Emboldened by Mayor Bloomberg's testimony in Albany this week that the city's taxpayers pay the state $11 billion a year more than they get back, a City Council member is offering legislation that would begin the process of having New York City secede from New York State.
Peter Vallone Jr., a Democrat who represents Queens, is pushing the idea, and the Council plans to hold a hearing on the possibility of making New York City the 51st state.
You can read the complete Sun article here.

I believe New York City has been a net fiscal loser for a long time, and it's one reason why I like the idea of New York becoming a "polis," as the ancient Greeks called their self-governing city-states. Naturally, working out the details will be a challenge, but some of the conceptual groundwork has already been done. Which gives me a convenient excuse to mention a policy study that my colleague Peter Gordon and I did last year on New Orleans that takes the idea of secession a step beyond the city — to the neighborhood level.

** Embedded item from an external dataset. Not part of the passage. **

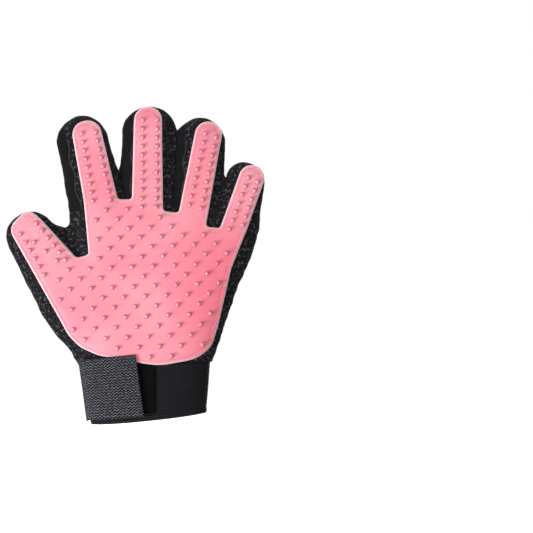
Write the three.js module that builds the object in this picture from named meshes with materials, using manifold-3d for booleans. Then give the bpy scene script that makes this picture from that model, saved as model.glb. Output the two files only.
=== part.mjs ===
// A left-hand pet-grooming glove: a hollow fabric glove with a nubbed silicone pad on the palm side,
// a ribbed elastic cuff and a hook-and-loop wrist strap. Lengths are in mm, +Z runs to the fingertips,
// the pad faces -Y and the thumb points to -X.
import * as THREE from 'three';
import { mergeVertices } from 'three/addons/utils/BufferGeometryUtils.js';
import Module from 'manifold-3d';

const wasm = await Module();
wasm.setup();

const WALL = 1.8;
const GAP = 0.3;
const PAD_THICKNESS = 2.0;
const FULLNESS = 2.6;
const SEAM_FRONT = -4.0;
const SEAM_BACK = 4.0;
const NUB_RADIUS = 1.5;
const NUB_HEIGHT = 3.2;
const NUB_COLUMN = 5.75;
const NUB_PITCH = 6.75;
const HINGE_Y = -9.5;
const FLEX = 70;
const THUMB_FLEX = 55;
const BACKBEND = 10;
const CUFF_TOP = 45.4;
const HEM_HEIGHT = 5.5;

// A sleeve is a row of rings: [x, z, half width, half depth, tilt of the ring].
const SLEEVES = {
  trunk: { middle: 0, around: 32, tip: false, rings: [
    [1.15, 4.45, 43.15, 15.5, 0.103],
    [-1.85, CUFF_TOP, 49.15, 16.5, 0.03],
    [-2.1, 60, 53.9, 17, 0],
    [0.5, 80, 58.7, 17.5, 0],
    [5, 100, 61.8, 17.5, 0],
    [9, 120, 64, 17, 0],
    [12.4, 140, 66.4, 15.5, 0],
    [13.5, 152, 67.5, 14, 0],
    [8, 160, 58, 11.5, 0],
    [-2, 166, 42, 7.5, 0],
  ] },
  index: { middle: -0.5, around: 20, tip: true, rings: [
    [-32, 140, 20.8, 12.5], [-40.5, 177.2, 19.6, 12], [-48.5, 212.3, 18.6, 11]] },
  middle: { middle: -0.5, around: 20, tip: true, rings: [
    [0.5, 140, 20.5, 12.5], [0.3, 176, 18.8, 12.2], [0, 218.5, 18.9, 11.5]] },
  ring: { middle: -0.5, around: 20, tip: true, rings: [
    [36.6, 135, 17.8, 12.5], [37.2, 170, 16.8, 12], [41.3, 212.2, 16.3, 11]] },
  little: { middle: -0.5, around: 20, tip: true, rings: [
    [57.5, 118, 13, 12], [61.8, 132, 15.6, 12], [66.1, 149, 16.4, 11.4], [72.6, 181.4, 15.4, 10]] },
  thumb: { middle: -0.5, around: 20, tip: true, rings: [
    [-36.7, 68, 22, 14], [-45, 80, 26, 15], [-66, 110.5, 22, 13.4], [-87, 141, 18, 11.5]] },
  web: { middle: 0, around: 16, tip: true, rings: [
    [-50, 118, 22, 9], [-72, 140, 14, 7]] },
};

// The line between the index and middle fingers, as its x at a height.
const indexMiddle = (z) => -18.8 - 0.2252 * (z - 181.4);
// The line that each digit's root is cut along, from the index side to the little-finger side.
const KNUCKLES = [
  [-90, 166.6], [-18.8, 181.4], [-17.4, 175], [19.4, 175], [19.2, 168.2], [54, 164], [52.3, 155.7],
  [130, 134.9],
];

// Each digit: the line where it bends off the palm, and the side limits of its own lane.
const DIGITS = {
  thumb: { at: [-65.5, 112], across: [0.295, 0.9555], flex: THUMB_FLEX,
    lane: [[-130, 40], [-130, 190], [-75, 190], [-60, 158], [-54.6, 147.5], [-87.7, 40]] },
  index: { at: [-40, 177], across: [0.979, 0.2045], flex: FLEX,
    lane: [[-90, 166.6], [-90, 260], [indexMiddle(260), 260], [indexMiddle(181.4), 181.4]] },
  middle: { at: [1.5, 175], across: [1, 0], flex: FLEX,
    lane: [[indexMiddle(175), 175], [indexMiddle(260), 260], [19.6, 260], [19.6, 175]] },
  ring: { at: [37, 166], across: [0.9925, -0.1219], flex: FLEX,
    lane: [[19.2, 168.2], [30.5, 260], [65.8, 260], [54, 164]] },
  little: { at: [68, 151.5], across: [0.9659, -0.2588], flex: FLEX,
    lane: [[52.3, 155.7], [80.3, 260], [130, 260], [130, 134.9]] },
};

// Pad strips: [tip x, tip z, tip radius, base x, base z, base half width, number of nub rows].
const STRIPS = {
  index: [-44.6, 217.1, 10.5, -34.6, 167, 12, 7],
  middle: [1, 226.6, 10.3, 1, 160, 10.3, 9],
  ring: [45.4, 215.8, 9.9, 34.2, 155, 9.9, 9],
  little: [77.6, 183, 9.5, 64.7, 147, 9.5, 5],
  thumb: [-87.6, 143.6, 12.2, -58, 102, 21, 8],
};

const PALM_PAD = [
  [-54.8, 125.2], [-43.3, 127.6], [-46, 160], [-46.4, 169.1], [-11, 169.1], [12.5, 160.1], [23.9, 159],
  [44.3, 148.7], [54.8, 147.6], [75, 145.9], [67.5, 127.9], [61.5, 112], [58.5, 96.4], [55.5, 82.9],
  [51, 64.9], [45, 55.9], [38, 51.4], [25, 46.8], [10.5, 44.6], [-6, 46.9], [-39, 52.9], [-51.8, 60.4],
  [-59.3, 69.4], [-64.5, 78.4], [-74, 95.3], [-66, 112],
];

const NUB_ORIGIN = [-20.25, 139.9];
const NUB_STEP_DOWN = [-7.3, -7.5];
const NUB_STEP_RIGHT = [8.55, -6.8];
const NUB_EDGE = 5.2;

function solid(geometry) {
  geometry.deleteAttribute('normal');
  geometry.deleteAttribute('uv');
  const merged = mergeVertices(geometry, 1e-5);
  const mesh = new wasm.Mesh({
    numProp: 3,
    vertProperties: new Float32Array(merged.attributes.position.array),
    triVerts: new Uint32Array(merged.index.array),
  });
  return new wasm.Manifold(mesh);
}

function largest(piece) {
  const parts = piece.decompose();
  parts.sort((a, b) => b.volume() - a.volume());
  return parts[0];
}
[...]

Starting from economist Robert Nelson's concept of "private neighborhood," our paper, "Power to the Neighborhoods: The Devolution of Authority in Post-Katrina New Orleans," argues that neighborhood secession may be both feasible in the aftermath of such a disaster but also a way of overcoming New Orleans's history of corruption and mismanagement. The idea is to inject true competition, not merely so-called citizen participation, into local governance by fostering a greater range and number of choices within a given urban area.

We argue that

while the current interest in neighborhood "citizen participation" may sound positive, it falls far short of the openness to innovation required for the rebuilding process of New Orleans. One way to encourage innovation is devolution. Many devolution options are possible — including a credible threat of neighborhood secession. Private neighborhood associations, the main option for devolution, could perform the functions of municipalities in many existing neighborhoods. This would inject competition and increase innovation in the stagnant environment of city government
You can find that study here and a shorter version that appeared in Forbes here.

Each neighborhood decides land uses independently of municipal government and competes for residents and businesses on a for-profit basis. It's a bit like today's mixed-use mall developments or homeowners' associations, only more so. Local government stays out for the most part and functions primarily to help coordinate networking among the various private neighborhood associations (PNA).

Government is not the same thing as governance.

In this way "voting with your feet" becomes a more effective constraint on ineffective governance than is now the case. If you don't like the combination of fees and services in your PNA or PNA network, it's less costly to move to another. And if people do vote with their feet, it needn't depopulate the city (as had been happening in New Orleans long before Katrina).

No one can say exactly what this would look like in New York — perhaps like a bunch of community associations and apartment co-ops on steroids. And while we seem to have had more than our share of major crises lately, it may take another one before we'd be ready to embrace the idea of PNAs. Becoming a polis, though, would be a good start.